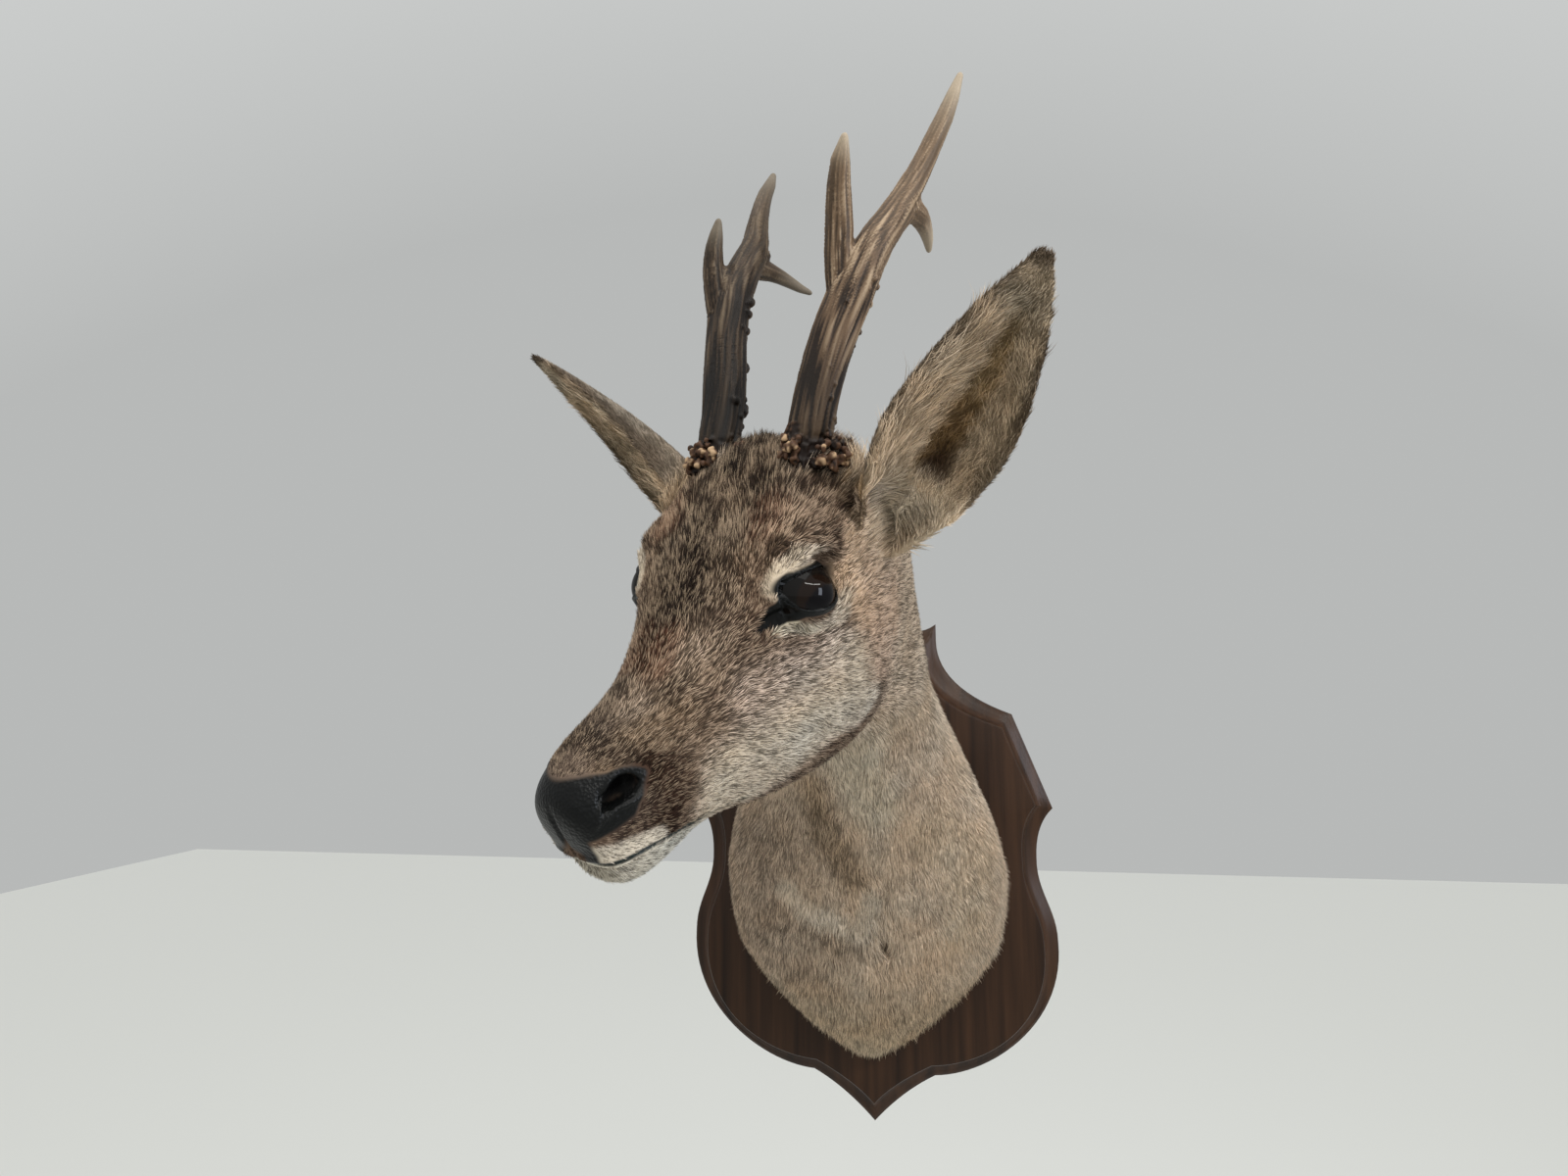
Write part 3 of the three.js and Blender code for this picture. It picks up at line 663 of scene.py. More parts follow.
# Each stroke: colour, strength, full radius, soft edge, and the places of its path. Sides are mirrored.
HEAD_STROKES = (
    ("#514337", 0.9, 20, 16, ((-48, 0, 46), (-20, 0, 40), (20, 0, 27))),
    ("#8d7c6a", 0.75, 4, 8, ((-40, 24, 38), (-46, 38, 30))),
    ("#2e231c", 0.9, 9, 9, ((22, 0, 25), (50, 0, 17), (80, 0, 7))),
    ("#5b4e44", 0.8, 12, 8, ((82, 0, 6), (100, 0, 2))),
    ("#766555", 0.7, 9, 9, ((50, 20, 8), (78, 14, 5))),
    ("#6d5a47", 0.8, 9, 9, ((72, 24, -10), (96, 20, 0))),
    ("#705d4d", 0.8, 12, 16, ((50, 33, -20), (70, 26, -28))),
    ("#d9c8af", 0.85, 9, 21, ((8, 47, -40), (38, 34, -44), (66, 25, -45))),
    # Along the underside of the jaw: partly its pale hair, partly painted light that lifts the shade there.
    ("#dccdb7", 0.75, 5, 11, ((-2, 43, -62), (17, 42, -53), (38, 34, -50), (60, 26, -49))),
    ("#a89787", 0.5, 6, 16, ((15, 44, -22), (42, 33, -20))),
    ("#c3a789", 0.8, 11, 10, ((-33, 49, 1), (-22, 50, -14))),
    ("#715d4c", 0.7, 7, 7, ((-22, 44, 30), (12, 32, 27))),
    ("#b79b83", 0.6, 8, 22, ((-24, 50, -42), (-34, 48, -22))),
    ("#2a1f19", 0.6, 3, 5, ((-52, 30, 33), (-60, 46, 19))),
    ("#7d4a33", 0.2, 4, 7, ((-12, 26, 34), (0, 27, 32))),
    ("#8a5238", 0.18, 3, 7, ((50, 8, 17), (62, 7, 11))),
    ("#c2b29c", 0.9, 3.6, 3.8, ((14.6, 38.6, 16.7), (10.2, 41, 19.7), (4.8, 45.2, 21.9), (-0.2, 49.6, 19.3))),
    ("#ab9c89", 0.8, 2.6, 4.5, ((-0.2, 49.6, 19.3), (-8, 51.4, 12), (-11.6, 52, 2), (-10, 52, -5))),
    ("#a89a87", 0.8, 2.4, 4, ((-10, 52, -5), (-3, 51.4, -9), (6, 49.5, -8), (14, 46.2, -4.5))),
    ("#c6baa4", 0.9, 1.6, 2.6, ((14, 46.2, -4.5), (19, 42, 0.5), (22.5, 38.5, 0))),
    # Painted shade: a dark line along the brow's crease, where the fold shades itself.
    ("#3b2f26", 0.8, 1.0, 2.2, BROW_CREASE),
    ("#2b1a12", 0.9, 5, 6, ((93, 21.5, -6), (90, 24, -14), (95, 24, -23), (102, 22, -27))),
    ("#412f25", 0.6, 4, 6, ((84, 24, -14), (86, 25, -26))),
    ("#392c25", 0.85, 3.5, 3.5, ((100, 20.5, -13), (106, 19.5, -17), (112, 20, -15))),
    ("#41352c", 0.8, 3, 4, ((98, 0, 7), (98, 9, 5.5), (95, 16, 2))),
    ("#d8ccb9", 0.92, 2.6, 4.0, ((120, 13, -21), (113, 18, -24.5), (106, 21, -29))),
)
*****
STATED PROBLEM:
Copy all data exactly, start to finish.

EXERCISE RESPONSE:
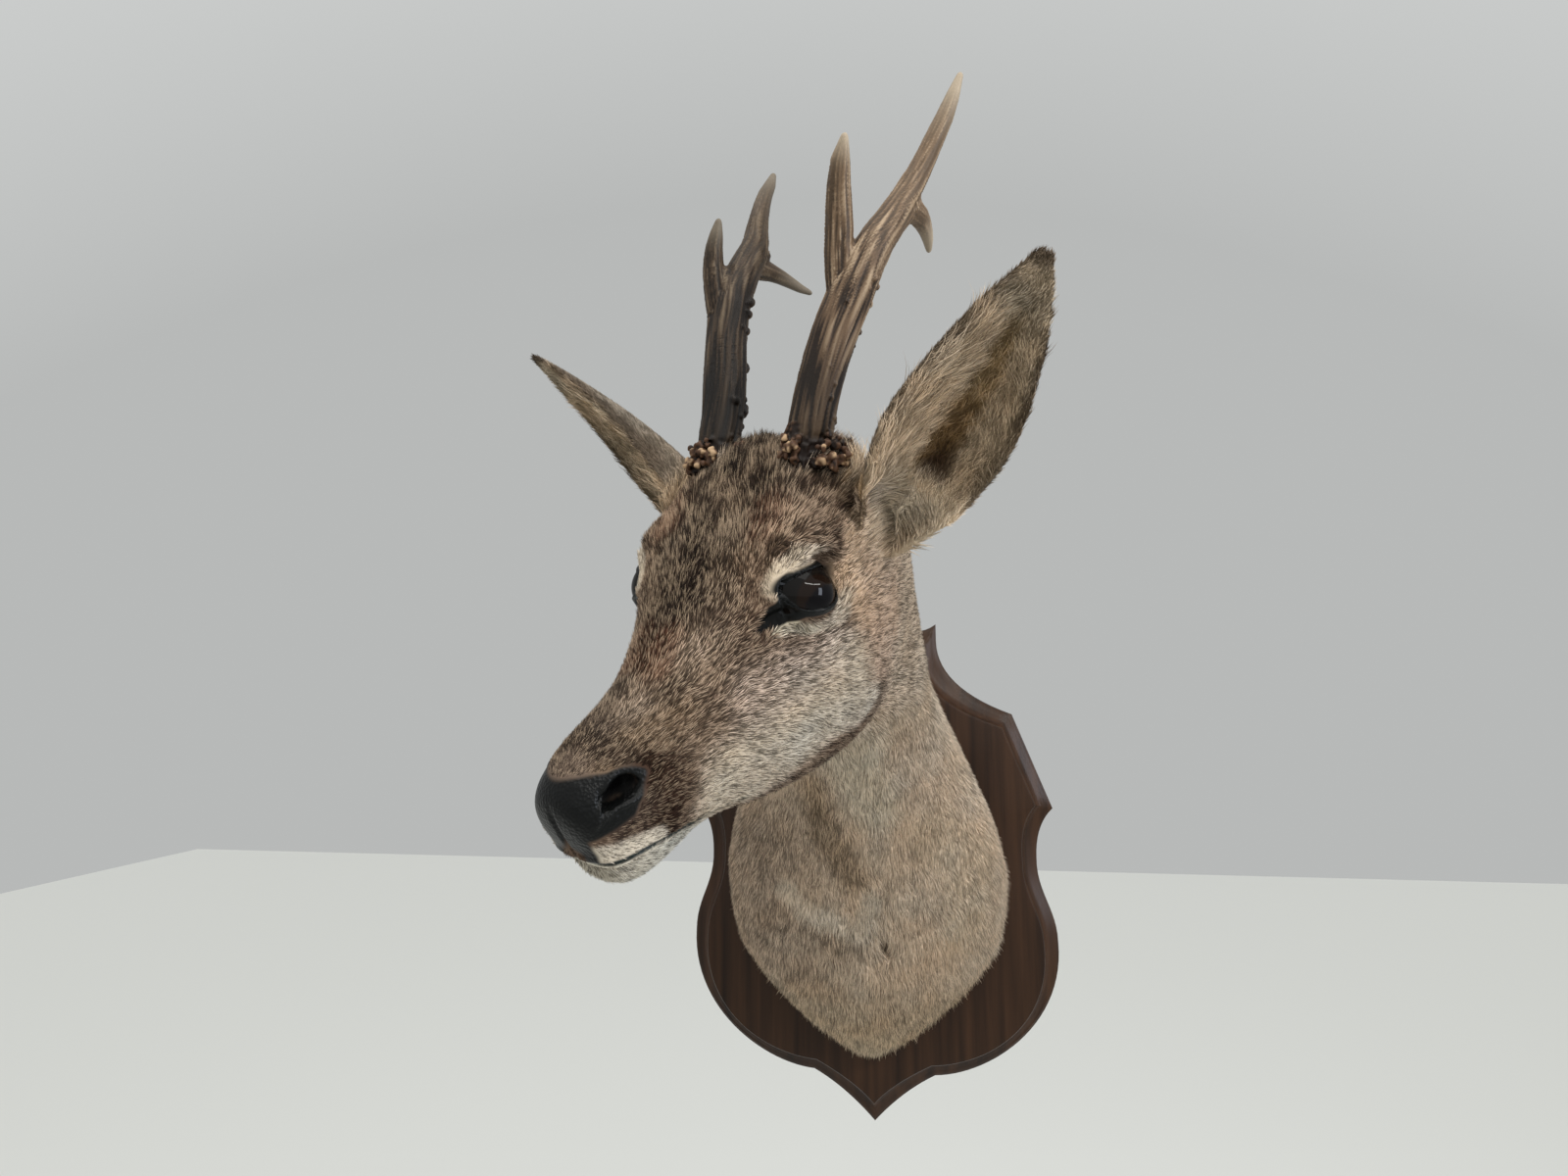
Write part 3 of the three.js and Blender code for this picture. It picks up at line 663 of scene.py. More parts follow.
# Each stroke: colour, strength, full radius, soft edge, and the places of its path. Sides are mirrored.
HEAD_STROKES = (
    ("#514337", 0.9, 20, 16, ((-48, 0, 46), (-20, 0, 40), (20, 0, 27))),
    ("#8d7c6a", 0.75, 4, 8, ((-40, 24, 38), (-46, 38, 30))),
    ("#2e231c", 0.9, 9, 9, ((22, 0, 25), (50, 0, 17), (80, 0, 7))),
    ("#5b4e44", 0.8, 12, 8, ((82, 0, 6), (100, 0, 2))),
    ("#766555", 0.7, 9, 9, ((50, 20, 8), (78, 14, 5))),
    ("#6d5a47", 0.8, 9, 9, ((72, 24, -10), (96, 20, 0))),
    ("#705d4d", 0.8, 12, 16, ((50, 33, -20), (70, 26, -28))),
    ("#d9c8af", 0.85, 9, 21, ((8, 47, -40), (38, 34, -44), (66, 25, -45))),
    # Along the underside of the jaw: partly its pale hair, partly painted light that lifts the shade there.
    ("#dccdb7", 0.75, 5, 11, ((-2, 43, -62), (17, 42, -53), (38, 34, -50), (60, 26, -49))),
    ("#a89787", 0.5, 6, 16, ((15, 44, -22), (42, 33, -20))),
    ("#c3a789", 0.8, 11, 10, ((-33, 49, 1), (-22, 50, -14))),
    ("#715d4c", 0.7, 7, 7, ((-22, 44, 30), (12, 32, 27))),
    ("#b79b83", 0.6, 8, 22, ((-24, 50, -42), (-34, 48, -22))),
    ("#2a1f19", 0.6, 3, 5, ((-52, 30, 33), (-60, 46, 19))),
    ("#7d4a33", 0.2, 4, 7, ((-12, 26, 34), (0, 27, 32))),
    ("#8a5238", 0.18, 3, 7, ((50, 8, 17), (62, 7, 11))),
    ("#c2b29c", 0.9, 3.6, 3.8, ((14.6, 38.6, 16.7), (10.2, 41, 19.7), (4.8, 45.2, 21.9), (-0.2, 49.6, 19.3))),
    ("#ab9c89", 0.8, 2.6, 4.5, ((-0.2, 49.6, 19.3), (-8, 51.4, 12), (-11.6, 52, 2), (-10, 52, -5))),
    ("#a89a87", 0.8, 2.4, 4, ((-10, 52, -5), (-3, 51.4, -9), (6, 49.5, -8), (14, 46.2, -4.5))),
    ("#c6baa4", 0.9, 1.6, 2.6, ((14, 46.2, -4.5), (19, 42, 0.5), (22.5, 38.5, 0))),
    # Painted shade: a dark line along the brow's crease, where the fold shades itself.
    ("#3b2f26", 0.8, 1.0, 2.2, BROW_CREASE),
    ("#2b1a12", 0.9, 5, 6, ((93, 21.5, -6), (90, 24, -14), (95, 24, -23), (102, 22, -27))),
    ("#412f25", 0.6, 4, 6, ((84, 24, -14), (86, 25, -26))),
    ("#392c25", 0.85, 3.5, 3.5, ((100, 20.5, -13), (106, 19.5, -17), (112, 20, -15))),
    ("#41352c", 0.8, 3, 4, ((98, 0, 7), (98, 9, 5.5), (95, 16, 2))),
    ("#d8ccb9", 0.92, 2.6, 4.0, ((120, 13, -21), (113, 18, -24.5), (106, 21, -29))),
)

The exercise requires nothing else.